Once you have confirmed your customizations work as expected on the Test view, you can migrate them to your Master view. Think of this as a production version of your website. You know that everything here works as you want it should and you are collecting sound data.
Setting up these three Views will prevent a lot of headaches down the road and ensure you maintain data integrity.
3. Organize Your Views
Google Analytics names the default View *All website data*. Not that helpful if you are looking for specific information.
You should develop a naming convention for your Views that makes them easy to sort through.
The convention I prefer is a one-word descriptor of the view plus the domain it applies to.
For example, I might setup my Views for Online Ad School like this:
- Master – onlineadvertisingschool.com
- Test – onlineadvertisingschool.com
- Raw – onlineadvertisingschool.com
- Forum – forum.onlineadvertisingschool.com
You don’t have to follow this convention, but it works well for us.
4. Exclude Internal Traffic
No doubt you and your team will be visiting your website often. But you don’t want this traffic included in your Google Analytics reports. It will skew results and make your analysis less accurate.
Fortunately, excluding internal traffic from your Google Analytics reports is simple.
Start by creating a new Filter under the View column of your Admin panel.
Give your Filter an appropriate name and select ‘exclude’ and ‘traffic from the IP addresses’ and ‘that are equal to’. Then set the IP address to your own network’s IP address. You can find your IP address by typing ‘find my IP address’ into Google — it will show up as the first result.
Click ‘save’ and you’re good to go.
5. Normalize Your Referral Sources
After you use Google Analytics for some time, you’ll notice an annoying problem: Google Analytics gives the same referral source different names.
For example, in the list of Sources below, twitter.com and t.co both represent people who visited the site from Twitter.
To get an at-a-glance look at how many people Twitter drove to the site, we should try to normalize our data as much as possible. In this case, we want both twitter.com and t.co to appear as twitter.com.
To do this, we can add a simple Filter. Create a new Filter as we did before, and set it up with the parameters you see in the image below.
Verify your Filter, and as you’ll see twitter traffic is now normalized. Easy!
You can add these Filters as you find more unnecessary differentiation in your analytics reports.
6. Setup Goals
Goals are one of the most important features of Google Analytics. They tell you if people are doing the things you want them to do, like buying something or signing up for your email list.
To create Goals, go to your Admin panel and select Goals under the View column. Then click ‘New Goal’.
Give your Goal an appropriate name, like ‘Newsletter Signup’.
Next you’ll choose a Goal Type. The easiest type to setup is a Destination goal.

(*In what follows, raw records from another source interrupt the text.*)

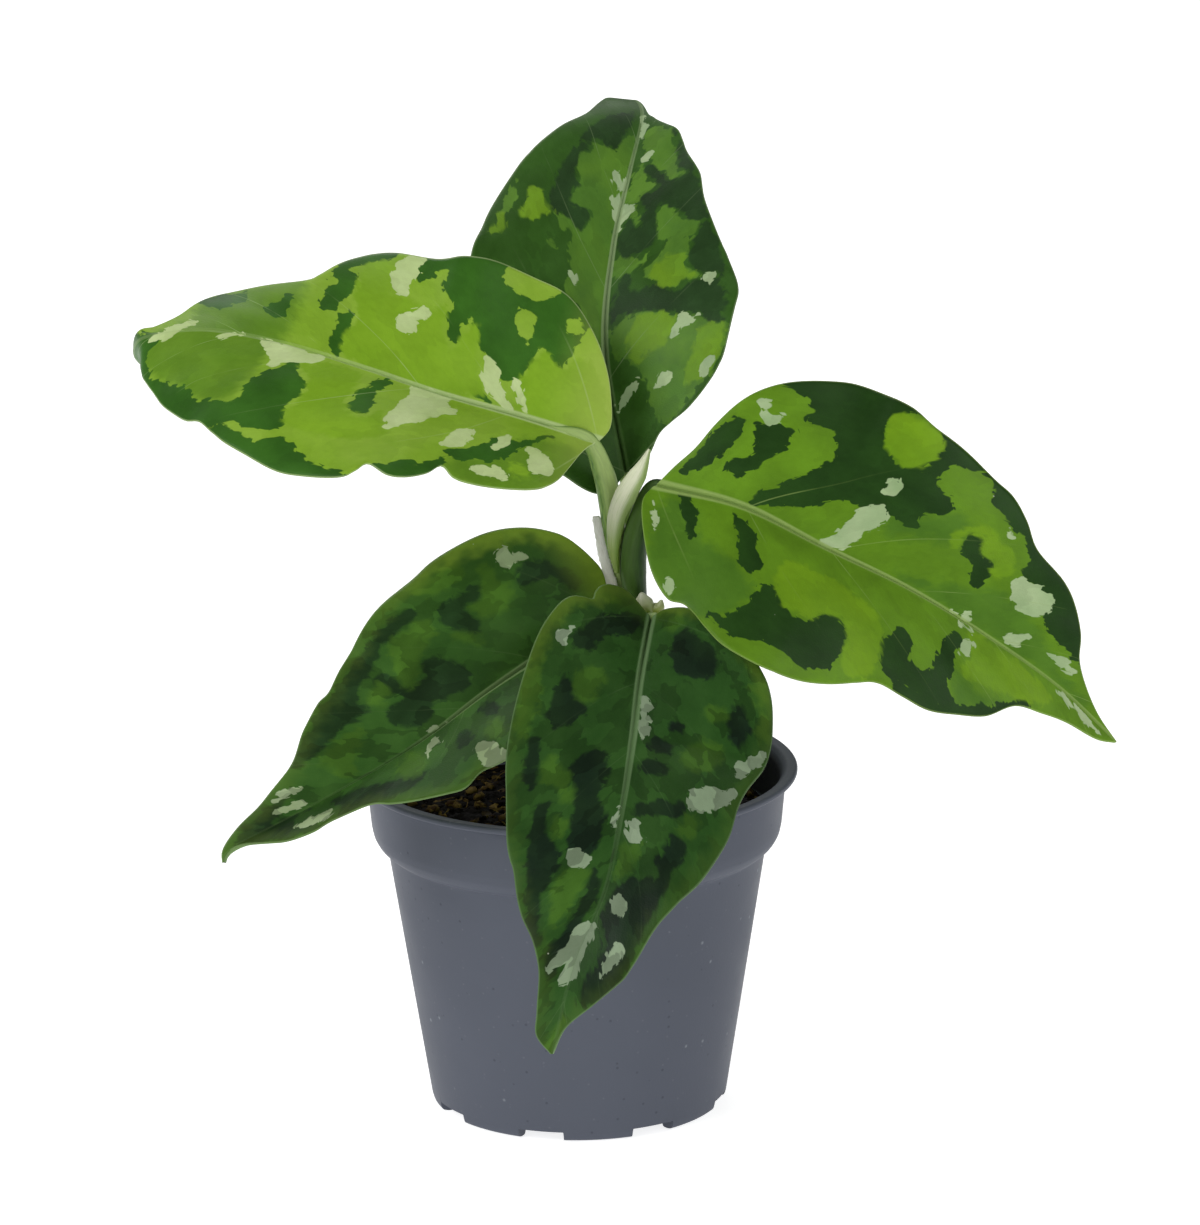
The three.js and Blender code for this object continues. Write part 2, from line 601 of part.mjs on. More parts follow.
function soilSolid() {
  const bottom = POT.floorLift + POT.floorThickness + CLEARANCE;
  const bends = innerWall().map(([, height]) => height);
  const points = [new THREE.Vector3(0, 0, bottom), new THREE.Vector3(0, 0, soilHeight(0, 0))];
  const triangles = [];
  const levels = [bottom, ...bends.filter((z) => z > bottom && z < SOIL.level - 1)];
  const ringAt = (radius, heightOf) => {
    const start = points.length;
    for (let j = 0; j < SOIL.sectors; j += 1) {
      const angle = (2 * Math.PI * j) / SOIL.sectors;
      const x = radius * Math.cos(angle);
      const y = radius * Math.sin(angle);
      points.push(new THREE.Vector3(x, y, heightOf(x, y)));
    }
    return start;
  };
  const rings = levels.map((z) => ringAt(soilRadius(z), () => z));
  for (let i = SOIL.rings; i > 0; i -= 1) {
    rings.push(ringAt((soilRadius(SOIL.level) * i) / SOIL.rings, soilHeight));
  }
  for (let j = 0; j < SOIL.sectors; j += 1) {
    const next = (j + 1) % SOIL.sectors;
    triangles.push([0, rings[0] + next, rings[0] + j]);
    triangles.push([1, rings[rings.length - 1] + j, rings[rings.length - 1] + next]);
    for (let i = 0; i < rings.length - 1; i += 1) {
      const [low, high] = [rings[i], rings[i + 1]];
      triangles.push([low + j, low + next, high + next], [low + j, high + next, high + j]);
    }
  }
  const heap = toManifold(closedGeometry(points, triangles));
  const crumbed = Manifold.union([heap, ...soilCrumbs()]);
  const channels = ROOTS.paths.map((path) => toManifold(rootTube(path, CLEARANCE)));
  return largestBody(crumbed.subtract(Manifold.union([stemRoom(), ...channels])));
}

// Loose lumps of peat and bark, sunk halfway into the surface, clear of the stem and the wall.
function soilCrumbs() {
  const random = randomFrom(SEED);
  const crumbs = [];
  while (crumbs.length < SOIL.crumbs) {
    const radius = lerp(...SOIL.crumbRadius, random() ** 2);
    const reach = (soilRadius(SOIL.level) - radius - 0.4) * Math.sqrt(random());
    const angle = 2 * Math.PI * random();
    const crumb = new THREE.IcosahedronGeometry(radius, 0);
    crumb.scale(1, lerp(0.6, 1, random()), lerp(0.5, 0.8, random()));
    crumb.rotateZ(2 * Math.PI * random());
    const [x, y] = [reach * Math.cos(angle), reach * Math.sin(angle)];
    crumb.translate(x, y, soilHeight(x, y) + 0.1 * radius);
    crumbs.push(toManifold(crumb));
  }
  return crumbs;
}

// ---------------------------------------------------------------- the plant in its pot

add('pot', fromManifold(potSolid()), MATERIALS.pot);
add('soil', fromManifold(soilSolid()), MATERIALS.soil);
add('stem', fromManifold(stemSolid()), MATERIALS.stem);

const LEAF_MATERIALS = {
  back: MATERIALS.matureLeaf,
  left: MATERIALS.youngLeaf,
  right: MATERIALS.matureLeaf,
  low: MATERIALS.oldLeaf,
  front: MATERIALS.oldLeaf,
};
for (const name of Object.keys(LEAVES)) {
  add(`petiole_${name}`, fromManifold(petioleSolid(name)), MATERIALS.petiole);
  add(`leaf_${name}`, bladeGeometry(LEAVES[name]), LEAF_MATERIALS[name]);
}

add('petiole_sheath', strip(SHEATH), MATERIALS.sheath);
add('dry_sheath', strip(DRY_SHEATH), MATERIALS.drySheath);
add('bud', fromManifold(budSolid()), MATERIALS.bud);

export default group;
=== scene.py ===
# %% [markdown]
# # A young camouflage aglaonema in its nursery pot
#
# The object is a small foliage plant, about 13 cm tall, in a 6 cm plastic pot. It has five
# broad leaves on short stalks, each blotched in light green, dark green and silver. Two of
# them are old, dark and drooping, and three are younger and brighter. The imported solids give
# every size and place. This script puts a finely shaped piece in the place of each of them.

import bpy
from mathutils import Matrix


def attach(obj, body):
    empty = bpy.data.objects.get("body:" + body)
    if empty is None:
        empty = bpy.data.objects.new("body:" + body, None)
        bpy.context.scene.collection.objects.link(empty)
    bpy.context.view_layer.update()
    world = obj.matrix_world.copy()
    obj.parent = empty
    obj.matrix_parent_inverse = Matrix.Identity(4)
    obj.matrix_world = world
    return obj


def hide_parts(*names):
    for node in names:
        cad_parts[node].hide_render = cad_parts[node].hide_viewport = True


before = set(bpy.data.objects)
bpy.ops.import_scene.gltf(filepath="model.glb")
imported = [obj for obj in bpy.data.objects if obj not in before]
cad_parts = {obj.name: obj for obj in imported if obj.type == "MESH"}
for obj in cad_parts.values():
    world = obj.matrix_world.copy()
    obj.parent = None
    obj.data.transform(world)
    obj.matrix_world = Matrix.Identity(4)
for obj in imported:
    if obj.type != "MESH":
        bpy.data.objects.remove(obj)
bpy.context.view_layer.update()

# %% Shared tools
import math
from types import SimpleNamespace

import bpy
import numpy as np
from mathutils import Matrix, Vector

MM = 0.001  # shapes are worked out in millimetres, and Blender gets metres

# %% [markdown]
# ## Camera
#
# The picture was taken from straight in front, 16 degrees above the horizon. Blender could aim
# a camera with a constraint. Here its right, up and view directions are written as the columns
# of its matrix, because that also takes the half degree by which the picture leans. A long lens
# from one metre away keeps the leaves that reach forward from looking too big.

# %% Camera
IMAGE_HEIGHT = 1225  # pixels, the long side of the picture
FOCAL_PIXELS = 7420
SENSOR = 36.0
TARGET = Vector((3.4, 0.0, 68.5)) * MM
CAMERA_DISTANCE = 1.0
CAMERA_HEIGHT_ANGLE = math.radians(16)
CAMERA_LEAN = math.radians(-0.5)

ahead = Vector((0, math.cos(CAMERA_HEIGHT_ANGLE), -math.sin(CAMERA_HEIGHT_ANGLE)))
level = Vector((1, 0, 0))
upright = level.cross(ahead)
right = level * math.cos(CAMERA_LEAN) + upright * math.sin(CAMERA_LEAN)
up = upright * math.cos(CAMERA_LEAN) - level * math.sin(CAMERA_LEAN)

lens = bpy.data.cameras.new("camera")
lens.sensor_width = SENSOR
lens.lens = SENSOR * FOCAL_PIXELS / IMAGE_HEIGHT
lens.clip_start, lens.clip_end = 0.05, 50
camera = bpy.data.objects.new("camera", lens)
bpy.context.scene.collection.objects.link(camera)
turn = Matrix((right, up, -ahead)).transposed().to_4x4()
camera.matrix_world = Matrix.Translation(TARGET - ahead * CAMERA_DISTANCE) @ turn
bpy.context.scene.camera = camera
print("lens", round(lens.lens, 1), "mm at", [round(v, 3) for v in camera.location])

# %% [markdown]
# ## Nodes and colours
#
# Every finish below is a small network of shader nodes. Colours are picked as sRGB hex values,
# but a shader adds light in linear units, so one function turns each of them to linear.
# One more function adds a node with its settings and links, whatever the kind of node. The main
# shader is there already, so its sockets are filled by themselves.

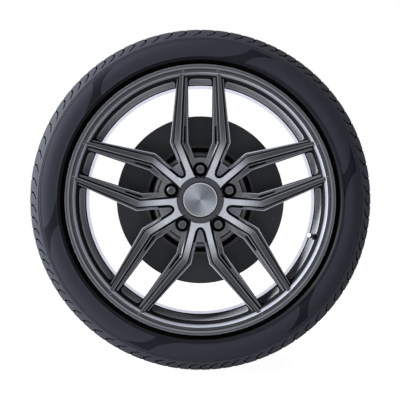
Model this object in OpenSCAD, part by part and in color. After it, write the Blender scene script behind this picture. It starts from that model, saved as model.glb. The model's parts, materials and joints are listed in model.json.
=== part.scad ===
// Road wheel corner: a low-profile tyre on a five double-spoke alloy rim,
// with its brake disc and the driven hub bearing that carries them.
// The wheel's centre is the origin and it spins about the Y axis.
// The outboard face, the side seen from the kerb, looks along -Y. Millimetres.

/* [Tyre] */
// Outer diameter of the tread
tyre_d = 726; // [710:1:740]
// Width over the sidewalls
tyre_w = 275; // [268:1:282]
// Depth of the tread grooves
tread_depth = 7.5; // [4:0.5:8]
// Width of the circumferential grooves
groove_w = 11; // [7:0.5:13]
// Distance of the inner pair of grooves from the middle
groove_in = 24; // [20:1:28]
// Distance of the outer pair of grooves from the middle
groove_out = 65; // [58:1:68]
// Thickness of the rubber under the tread
crown_t = 16; // [13:0.5:20]
// Thickness of the sidewall at its widest
side_t = 9; // [6:0.5:12]
// Number of shoulder slots round the tyre
slot_count = 84; // [60:1:90]
// Width of a shoulder slot at the tread edge
slot_w = 4.6; // [3:0.2:6]
// Width of the fine line that runs on from each slot
slot_line_w = 1.8; // [1:0.2:2.6]

/* [Rim] */
// Diameter of the bead seats
bead_d = 533.4; // [528:0.2:538]
// Width between the two flanges
rim_w = 241.3; // [237:0.1:245]
// Height of a flange over its bead seat
flange_h = 18.5; // [17:0.5:20]
// Thickness of a flange
flange_t = 12.4; // [10:0.2:14]
// Thickness of the barrel wall
barrel_t = 5.6; // [4.5:0.1:7]
// Gap between tyre and rim all round
bead_gap = 0.3; // [0.1:0.1:0.5]

/* [Wheel centre] */
// Distance from the rim's middle plane to the face that meets the disc
wheel_offset = 71; // [68:0.5:74]
// Thickness of the centre at the arms
centre_t = 31; // [27:0.5:34]
// Thickness of the recessed floor round the bolts
floor_t = 15; // [13:0.5:17]
// Radius of the recessed floor
floor_r = 93.5; // [91:0.5:96]
// Height of the arms' knee along the pair
knee_y = 122; // [119:0.5:125]
// Distance of the knee from the middle of the pair
knee_x = 48.9; // [47.5:0.1:50]
// Distance of the arm from the middle of the pair at the rim
arm_rim_x = 38.2; // [36.5:0.1:40]
// Depth of the arms at the knee
knee_t = 36; // [33:0.5:38]
// Diameter of the bolt circle
bolt_pcd = 130; // [128:0.5:132]
// Diameter of the bolt shanks
bolt_d = 14; // [12:0.5:14.5]
// Radius of the pocket round each bolt
pocket_r = 15.4; // [14:0.2:16]
// Diameter of the centring spigot on the hub
spigot_d = 71.5; // [69:0.1:72.5]
// Radius of the centre cap
cap_r = 36.6; // [35:0.1:37.4]
// Radius of the smooth ring round the cap
ring_r = 50.4; // [48:0.2:52]

/* [Valve] */
// Angle of the valve clockwise from the top
valve_angle = 108; // [100:1:116]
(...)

A Destination Goal only requires you to provide a page that someone lands on after they complete your goal. If we sent everyone who signed up for a newsletter, for example, to www.onlineadvertisingschool.com/newsletter/confirmation, we could setup a Destination Goal like you see below.
You could also use a receipt page for a sale or a confirmation page for a registration. As long as it’s a page someone will only reach by completing the action the Goal is tracking, you can use a Destination Goal.
Sometimes you need something more precise than a Destination Goal. Imagine you want to track people who click on a Share link. You don’t want to send all these people to a confirmation page. For this, you should use an Event Goal.
An Event Goal requires a bit more setup. You will need to add some simple code to your website. The code tells Google Analytics to record an event everytime someone does something you want them to do. Google has good documentation on how to set this up which you can find here.
Once you have setup your Event and tested that it works, you can setup a Goal to track that Event. Just enter the parameters of the event (Category, Action, Label, and Value) in the Goal details options.
Create the Goal, and then test it out by firing your event. You should see a new Goal hit recorded.
There are some other Goal types you can use which are also straightforward to setup, but I often find them less useful. There are Duration Goals which track the Duration of people’s visits to your site. There are also Pages/Screens per Session Goals which track how many pages visitors view each time they visit your site. These are more useful for media sites than e-commerce sites.
Now that your Google Analytics is setup on a solid foundation, it’s time to go further.
How about using UTMs to better track traffic to your site?
Or try setting up custom events on your website to create more Goals?
Google Analytics is a powerful tool that can give you most of the data you’ll need for free.